▸ **Stated task**: Below is a set of records; restate each one word for word.

▸ **Task inputs**:
# # # # # # #

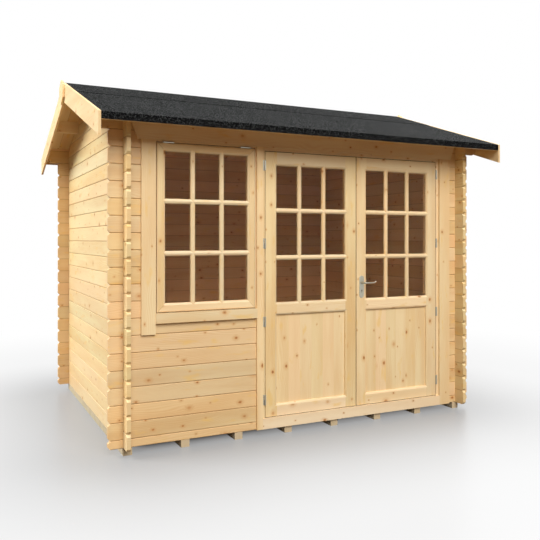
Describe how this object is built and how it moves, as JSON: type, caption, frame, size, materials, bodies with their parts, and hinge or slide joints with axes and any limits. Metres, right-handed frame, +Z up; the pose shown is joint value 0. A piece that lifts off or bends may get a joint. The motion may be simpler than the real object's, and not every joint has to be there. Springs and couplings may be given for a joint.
{
  "type": "log cabin",
  "caption": "Small garden cabin of interlocking logs with double glazed doors, a side window and a felted apex roof on bearers.",
  "frame": {"origin": "on the ground under the middle of the plan, at the underside of the bearers", "axes": "+X along the front from the window end to the handle end, +Y from the front with the doors to the back, +Z up"},
  "size_m": [3.316, 2.78, 2.7],
  "materials": {
    "log_pine": "satin",
    "joinery_pine": "satin",
    "barge_pine": "satin",
    "floor_pine": "satin",
    "treated_timber": "matte",
    "mineral_felt": "matte",
    "window_glass": "gloss",
    "satin_steel": "satin"
  },
  "bodies": {
    "cabin": {"apex_plates": "barge_pine", "back_wall_logs_1": "log_pine", "back_wall_logs_2": "log_pine", "barge_boards_front": "barge_pine", "barge_boards_rear": "barge_pine", "door_frame_head": "joinery_pine", "door_frame_posts": "joinery_pine", "door_hinge_frame_halves": "satin_steel", "door_sill": "joinery_pine", "eave_fascias": "barge_pine", "eave_logs": "log_pine", "floor_bearers": "treated_timber", "floor_boards": "floor_pine", "front_casings": "joinery_pine", "front_wall_left_of_window_logs_1": "log_pine", "front_wall_left_of_window_logs_2": "log_pine", "front_wall_right_of_door_logs_1": "log_pine", "front_wall_right_of_door_logs_2": "log_pine", "front_wall_under_window_logs_1": "log_pine", "front_wall_under_window_logs_2": "log_pine", "header_board": "joinery_pine", "left_wall_logs_1": "log_pine", "left_wall_logs_2": "log_pine", "right_wall_logs_1": "log_pine", "right_wall_logs_2": "log_pine", "roof_boards_front": "barge_pine", "roof_boards_rear": "barge_pine", "roof_felt_ridge": "mineral_felt", "roof_felt_slopes": "mineral_felt", "roof_purlins": "log_pine", "window_bars": "joinery_pine", "window_frame": "joinery_pine", "window_glass": "window_glass", "window_hinges": "satin_steel", "window_sash": "joinery_pine", "window_sill_board": "joinery_pine"},
    "left_door": {"left_door_bars": "joinery_pine", "left_door_glass": "window_glass", "left_door_hinges": "satin_steel", "left_door_panel": "joinery_pine", "left_door_rails": "joinery_pine", "left_door_stiles": "joinery_pine"},
    "right_door": {"right_door_bars": "joinery_pine", "right_door_glass": "window_glass", "right_door_hinges": "satin_steel", "right_door_panel": "joinery_pine", "right_door_rails": "joinery_pine", "right_door_stiles": "joinery_pine", "handle_backplates": "satin_steel"},
    "door_lever": {"lever_handle": "satin_steel"}
  },
  "joints": [
    {"name": "left_door_hinge", "type": "hinge", "parent": "cabin", "child": "left_door", "pos_m": [-0.3885, -1.126, 1.1], "axis": [0, 0, -1], "range_deg": [0, 140]},
    {"name": "right_door_hinge", "type": "hinge", "parent": "cabin", "child": "right_door", "pos_m": [1.1875, -1.126, 1.1], "axis": [0, 0, 1], "range_deg": [0, 140]},
    {"name": "lever_turn", "type": "hinge", "parent": "right_door", "child": "door_lever", "pos_m": [0.45075, -1.12, 1.093], "axis": [0, 1, 0], "range_deg": [0, 45], "stiffness_Nm_per_rad": 1, "springref_deg": -34.38}
  ]
}
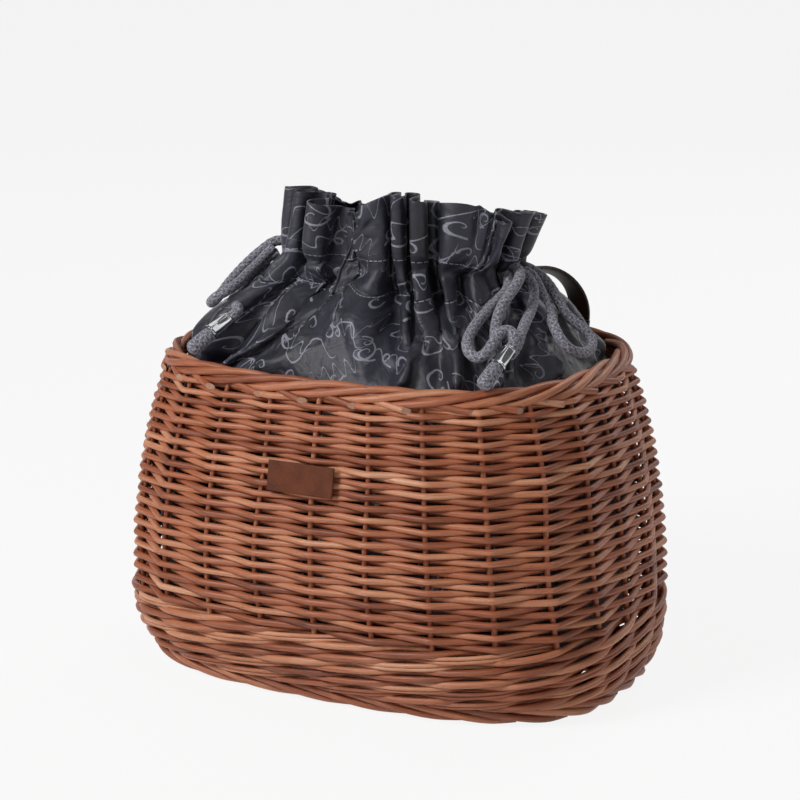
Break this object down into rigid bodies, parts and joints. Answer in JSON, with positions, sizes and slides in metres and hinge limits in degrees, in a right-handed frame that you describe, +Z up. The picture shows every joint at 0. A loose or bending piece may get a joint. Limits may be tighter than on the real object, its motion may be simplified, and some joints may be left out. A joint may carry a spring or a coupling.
{
  "type": "wicker bicycle basket",
  "caption": "Deep oval bicycle basket woven of willow rods, with a drawstring cloth liner whose frilled mouth stands above the rim, a leather handle behind and a plain leather label in front.",
  "frame": {"origin": "middle of the foot border's underside, on the surface that the basket stands on", "axes": "+X runs along the basket to the end with the bow, +Y to the back wall with the handle, +Z up"},
  "size_m": [0.4538, 0.3595, 0.416],
  "materials": {
    "willow": "reddish brown boiled willow rods with a satin skin",
    "dark_willow": "darker brown willow rods with a satin skin",
    "liner_cloth": "matte dark grey printed cotton",
    "cord": "matte mottled grey cotton braid",
    "bell_chrome": "polished",
    "strap_leather": "smooth black brown leather, satin",
    "label_leather": "matte brown leather",
    "rivet_metal": "satin nickel"
  },
  "bodies": {
    "basket": {"base_mat": "willow", "base_stick_1": "dark_willow", "base_stick_2": "dark_willow", "base_stick_3": "dark_willow", "base_stick_4": "dark_willow", "foot_border": "willow", "waling_band": "willow", "side_weave": "willow", "rim_border": "willow", "stake_01": "dark_willow", "stake_02": "dark_willow", "stake_03": "dark_willow", "stake_04": "dark_willow", "stake_05": "dark_willow", "stake_06": "dark_willow", "stake_07": "dark_willow", "stake_08": "dark_willow", "stake_09": "dark_willow", "stake_10": "dark_willow", "stake_11": "dark_willow", "stake_12": "dark_willow", "stake_13": "dark_willow", "stake_14": "dark_willow", "stake_15": "dark_willow", "stake_16": "dark_willow", "stake_17": "dark_willow", "stake_18": "dark_willow", "stake_19": "dark_willow", "stake_20": "dark_willow", "stake_21": "dark_willow", "stake_22": "dark_willow", "stake_23": "dark_willow", "stake_24": "dark_willow", "stake_25": "dark_willow", "stake_26": "dark_willow", "handle_tab_left": "strap_leather", "handle_tab_right": "strap_leather", "rivet_left_1": "rivet_metal", "rivet_left_2": "rivet_metal", "rivet_right_1": "rivet_metal", "rivet_right_2": "rivet_metal", "washer_left_1": "rivet_metal", "washer_left_2": "rivet_metal", "washer_right_1": "rivet_metal", "washer_right_2": "rivet_metal", "label": "label_leather"},
    "liner": {"liner_pouch": "liner_cloth", "liner_frill": "liner_cloth", "cord_tail_right": "cord", "cord_end_right": "cord", "cord_loop_right": "cord", "cord_bow_right": "cord", "cord_tail_left": "cord", "cord_end_left": "cord", "cord_loop_left": "cord"},
    "handle": {"handle_strap": "strap_leather"},
    "bell_left": {"bell_left": "bell_chrome"},
    "bell_right": {"bell_right": "bell_chrome"}
  },
  "joints": [
    {"name": "liner_lift", "type": "slide", "parent": "basket", "child": "liner", "axis": [0, 0, 1], "range_m": [0, 0.3]},
    {"name": "handle_swing", "type": "hinge", "parent": "basket", "child": "handle", "pos_m": [0.004, 0.15571, 0.2821], "axis": [-1, 0, 0], "range_deg": [-5, 90], "stiffness_Nm_per_rad": 0.02},
    {"name": "bell_left_slide", "type": "slide", "parent": "liner", "child": "bell_left", "axis": [0.4789, 0.6805, 0.5545], "range_m": [0, 0.0035]},
    {"name": "bell_right_slide", "type": "slide", "parent": "liner", "child": "bell_right", "axis": [0.1496, 0.8227, 0.5485], "range_m": [0, 0.004]}
  ]
}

# # # # # # #

▸ **Output**:
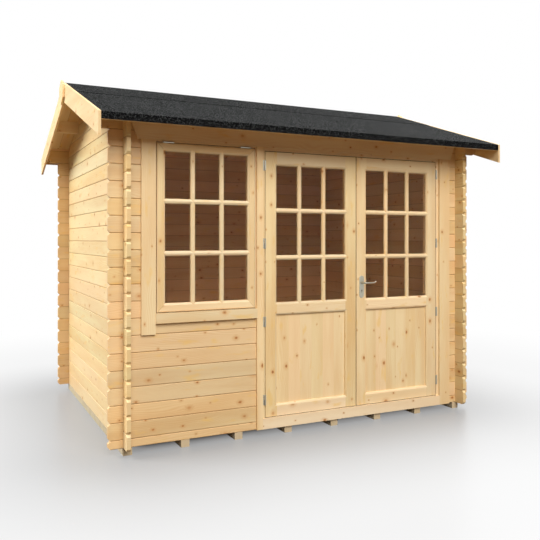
Describe how this object is built and how it moves, as JSON: type, caption, frame, size, materials, bodies with their parts, and hinge or slide joints with axes and any limits. Metres, right-handed frame, +Z up; the pose shown is joint value 0. A piece that lifts off or bends may get a joint. The motion may be simpler than the real object's, and not every joint has to be there. Springs and couplings may be given for a joint.
{
  "type": "log cabin",
  "caption": "Small garden cabin of interlocking logs with double glazed doors, a side window and a felted apex roof on bearers.",
  "frame": {"origin": "on the ground under the middle of the plan, at the underside of the bearers", "axes": "+X along the front from the window end to the handle end, +Y from the front with the doors to the back, +Z up"},
  "size_m": [3.316, 2.78, 2.7],
  "materials": {
    "log_pine": "satin",
    "joinery_pine": "satin",
    "barge_pine": "satin",
    "floor_pine": "satin",
    "treated_timber": "matte",
    "mineral_felt": "matte",
    "window_glass": "gloss",
    "satin_steel": "satin"
  },
  "bodies": {
    "cabin": {"apex_plates": "barge_pine", "back_wall_logs_1": "log_pine", "back_wall_logs_2": "log_pine", "barge_boards_front": "barge_pine", "barge_boards_rear": "barge_pine", "door_frame_head": "joinery_pine", "door_frame_posts": "joinery_pine", "door_hinge_frame_halves": "satin_steel", "door_sill": "joinery_pine", "eave_fascias": "barge_pine", "eave_logs": "log_pine", "floor_bearers": "treated_timber", "floor_boards": "floor_pine", "front_casings": "joinery_pine", "front_wall_left_of_window_logs_1": "log_pine", "front_wall_left_of_window_logs_2": "log_pine", "front_wall_right_of_door_logs_1": "log_pine", "front_wall_right_of_door_logs_2": "log_pine", "front_wall_under_window_logs_1": "log_pine", "front_wall_under_window_logs_2": "log_pine", "header_board": "joinery_pine", "left_wall_logs_1": "log_pine", "left_wall_logs_2": "log_pine", "right_wall_logs_1": "log_pine", "right_wall_logs_2": "log_pine", "roof_boards_front": "barge_pine", "roof_boards_rear": "barge_pine", "roof_felt_ridge": "mineral_felt", "roof_felt_slopes": "mineral_felt", "roof_purlins": "log_pine", "window_bars": "joinery_pine", "window_frame": "joinery_pine", "window_glass": "window_glass", "window_hinges": "satin_steel", "window_sash": "joinery_pine", "window_sill_board": "joinery_pine"},
    "left_door": {"left_door_bars": "joinery_pine", "left_door_glass": "window_glass", "left_door_hinges": "satin_steel", "left_door_panel": "joinery_pine", "left_door_rails": "joinery_pine", "left_door_stiles": "joinery_pine"},
    "right_door": {"right_door_bars": "joinery_pine", "right_door_glass": "window_glass", "right_door_hinges": "satin_steel", "right_door_panel": "joinery_pine", "right_door_rails": "joinery_pine", "right_door_stiles": "joinery_pine", "handle_backplates": "satin_steel"},
    "door_lever": {"lever_handle": "satin_steel"}
  },
  "joints": [
    {"name": "left_door_hinge", "type": "hinge", "parent": "cabin", "child": "left_door", "pos_m": [-0.3885, -1.126, 1.1], "axis": [0, 0, -1], "range_deg": [0, 140]},
    {"name": "right_door_hinge", "type": "hinge", "parent": "cabin", "child": "right_door", "pos_m": [1.1875, -1.126, 1.1], "axis": [0, 0, 1], "range_deg": [0, 140]},
    {"name": "lever_turn", "type": "hinge", "parent": "right_door", "child": "door_lever", "pos_m": [0.45075, -1.12, 1.093], "axis": [0, 1, 0], "range_deg": [0, 45], "stiffness_Nm_per_rad": 1, "springref_deg": -34.38}
  ]
}
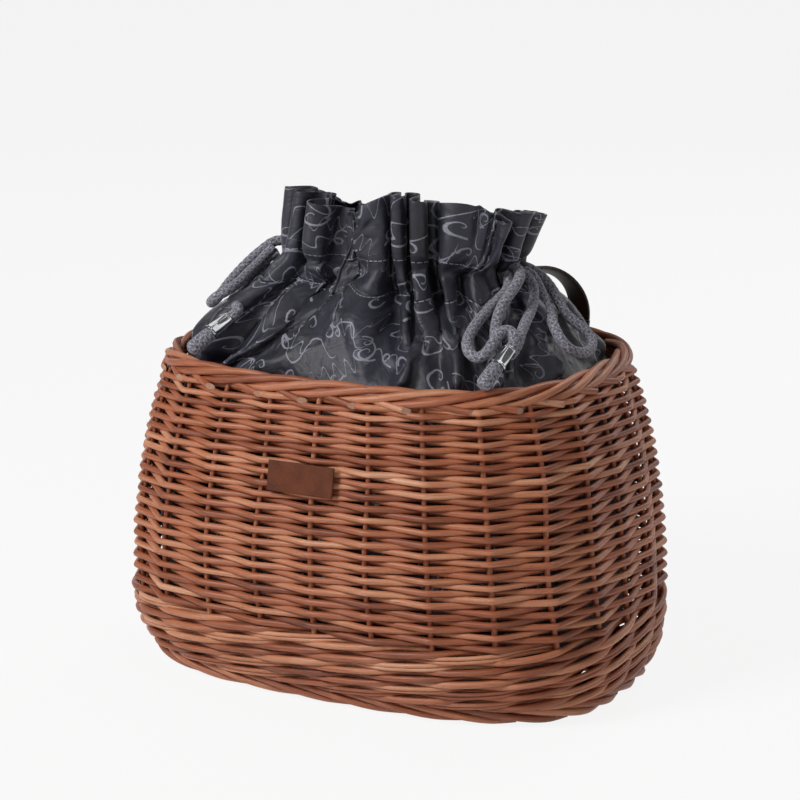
Break this object down into rigid bodies, parts and joints. Answer in JSON, with positions, sizes and slides in metres and hinge limits in degrees, in a right-handed frame that you describe, +Z up. The picture shows every joint at 0. A loose or bending piece may get a joint. Limits may be tighter than on the real object, its motion may be simplified, and some joints may be left out. A joint may carry a spring or a coupling.
{
  "type": "wicker bicycle basket",
  "caption": "Deep oval bicycle basket woven of willow rods, with a drawstring cloth liner whose frilled mouth stands above the rim, a leather handle behind and a plain leather label in front.",
  "frame": {"origin": "middle of the foot border's underside, on the surface that the basket stands on", "axes": "+X runs along the basket to the end with the bow, +Y to the back wall with the handle, +Z up"},
  "size_m": [0.4538, 0.3595, 0.416],
  "materials": {
    "willow": "reddish brown boiled willow rods with a satin skin",
    "dark_willow": "darker brown willow rods with a satin skin",
    "liner_cloth": "matte dark grey printed cotton",
    "cord": "matte mottled grey cotton braid",
    "bell_chrome": "polished",
    "strap_leather": "smooth black brown leather, satin",
    "label_leather": "matte brown leather",
    "rivet_metal": "satin nickel"
  },
  "bodies": {
    "basket": {"base_mat": "willow", "base_stick_1": "dark_willow", "base_stick_2": "dark_willow", "base_stick_3": "dark_willow", "base_stick_4": "dark_willow", "foot_border": "willow", "waling_band": "willow", "side_weave": "willow", "rim_border": "willow", "stake_01": "dark_willow", "stake_02": "dark_willow", "stake_03": "dark_willow", "stake_04": "dark_willow", "stake_05": "dark_willow", "stake_06": "dark_willow", "stake_07": "dark_willow", "stake_08": "dark_willow", "stake_09": "dark_willow", "stake_10": "dark_willow", "stake_11": "dark_willow", "stake_12": "dark_willow", "stake_13": "dark_willow", "stake_14": "dark_willow", "stake_15": "dark_willow", "stake_16": "dark_willow", "stake_17": "dark_willow", "stake_18": "dark_willow", "stake_19": "dark_willow", "stake_20": "dark_willow", "stake_21": "dark_willow", "stake_22": "dark_willow", "stake_23": "dark_willow", "stake_24": "dark_willow", "stake_25": "dark_willow", "stake_26": "dark_willow", "handle_tab_left": "strap_leather", "handle_tab_right": "strap_leather", "rivet_left_1": "rivet_metal", "rivet_left_2": "rivet_metal", "rivet_right_1": "rivet_metal", "rivet_right_2": "rivet_metal", "washer_left_1": "rivet_metal", "washer_left_2": "rivet_metal", "washer_right_1": "rivet_metal", "washer_right_2": "rivet_metal", "label": "label_leather"},
    "liner": {"liner_pouch": "liner_cloth", "liner_frill": "liner_cloth", "cord_tail_right": "cord", "cord_end_right": "cord", "cord_loop_right": "cord", "cord_bow_right": "cord", "cord_tail_left": "cord", "cord_end_left": "cord", "cord_loop_left": "cord"},
    "handle": {"handle_strap": "strap_leather"},
    "bell_left": {"bell_left": "bell_chrome"},
    "bell_right": {"bell_right": "bell_chrome"}
  },
  "joints": [
    {"name": "liner_lift", "type": "slide", "parent": "basket", "child": "liner", "axis": [0, 0, 1], "range_m": [0, 0.3]},
    {"name": "handle_swing", "type": "hinge", "parent": "basket", "child": "handle", "pos_m": [0.004, 0.15571, 0.2821], "axis": [-1, 0, 0], "range_deg": [-5, 90], "stiffness_Nm_per_rad": 0.02},
    {"name": "bell_left_slide", "type": "slide", "parent": "liner", "child": "bell_left", "axis": [0.4789, 0.6805, 0.5545], "range_m": [0, 0.0035]},
    {"name": "bell_right_slide", "type": "slide", "parent": "liner", "child": "bell_right", "axis": [0.1496, 0.8227, 0.5485], "range_m": [0, 0.004]}
  ]
}